Depremzede günlerini saz çalarak geçiriyor
Kahramanmaraş merkezli depremlerde Adıyaman’daki evi yıkılan ve Mersin’e gelmek zorunda kalan 70 yaşındaki Orhan Asker, kentte kurduğu çadırda saz çalarak günlerini geçiriyor.
Kahramanmaraş’a bağlı Pazarcılık ve Elbistan’da 6 Şubat’ta meydana gelen 2 büyük depremde 11 ilde büyük yıkımlar olurken, binlerce vatandaş hayatını kaybetti. Evsiz kalan çok sayıda depremzede ise çevre illere taşınmak zorunda kaldı. Mersin’e de 200 binin üzerinde depremzede gelirken, günlerini farklı etkinlikler yaparak geçirmeye çalışıyorlar. Merkez Mezitli ilçesinde bulunan boş bir araziye çadır kuran 70 yaşındaki Orhan Asker’de saz çalarak günlerini geçirmeye çalışıyor.

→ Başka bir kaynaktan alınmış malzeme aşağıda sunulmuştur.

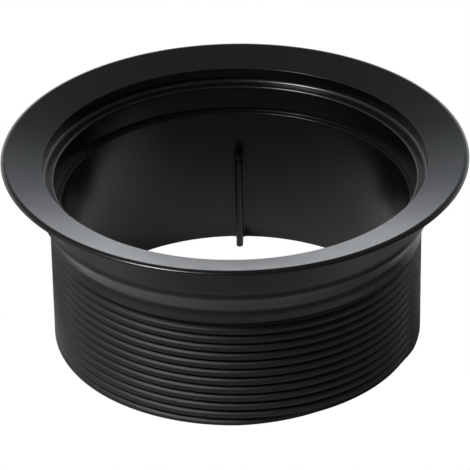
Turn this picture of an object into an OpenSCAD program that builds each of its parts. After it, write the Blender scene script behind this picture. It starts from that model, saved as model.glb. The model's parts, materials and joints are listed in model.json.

"Evim oturulacak durumda değil"
Geçen günleriyle ilgili İHA muhabirine konuşan Orhan Asker, Adıyaman’ın Gölbaşı ilçesine bağlı Harmanlı Mahallesinde yaşadığını söyledi. Şans eseri depremde orada olmadığını kaydeden Asker, "Bir gün önce gitmeyi düşünüyordum. Gitmedim, bir gün sonra deprem oldu zaten. Sonra depremde çevremden, akrabalarımdan öğrendiğim kadarıyla köyümüzün yüzde 80’inin hasarlı olduğunu ve evlerin tamamının yıkıldığını öğrendiğim zaman ilk başlarda gidemedim. Ne kurtarma çalışmalarına, ne yakınlarımın yanına ne de baş sağlığına bile gidemedim. Ondan sonra yollar açıldıktan sonra köyüme gittim. Evime gideyim dedim. Zaten köyün içerisinde kimse kalmamış. Bizde yukarı oba, aşağı oba diye ikiye ayrılır. Aşağı obada evlerin tamamının yıkıldığını, yukarı obada ise bazı evlerin kaldığını ancak oturulacak seviyede olmadığını gördüm. Eve girdim. Ne bir televizyon, ne bir buz dolabı kalmış. Sobayı kurduğumuz yerin 3 metre uzağında bulduk. Düşünün Mersin gibi bir yerde bile o kadar şiddetli hissettik ki buraya gelip çadır kurduk. Bunun merkezini siz düşünün" diye konuştu.
"10 gün daha burada kalacağım"
Daha önce oğlunun burada kiralık evi olduğunu kaydeden Asker, "Onun yanında kalıyordum. 100 senelik bir ev. Kolonlarında sıkıntı gördüğüm için burada kalıyorum. Burada yaşıyorum. Bir depremden kurtulduk, başka bir depremde ölmek istemediğim için burada çadır kurdum. Belki 10 gün daha kalacağım, ondan sonra başımın çaresine bakacağım. Köyüme giderim evimden bir sonuç alırsam başlarda çadırda olmak üzere sonradan evimde, kaldıysa akrabalarımda kalarak, başımın çaresine bakacağım. Eşim de oğlumun yanında kalıyor. Oğlumu bırakıp gelmiyor. Çok getirmeye çalıştım ama gelmediler" dedi.
Evi olmasına rağmen korktuğu için ailesiyle çadırda kalan Fevzi Arslantaş ise "Ben bir binanın 15. katında oturuyorum. Deprem anında çok sallandık. Sanki binayı büyük bir adam itiyor gibi. Biz kaçtık tarlaya geldik o günden itibaren karavanda kalıyoruz. Ailemizle birlikte. Bazen duş almak için eve çıkıp tekrar geliyoruz. Adıyaman’da çocuklarım vardı onlar da yanımıza geldi. Aklımız memleketimizde kaldı tabii orada dükkanlarım vardı" ifadelerini kullandı.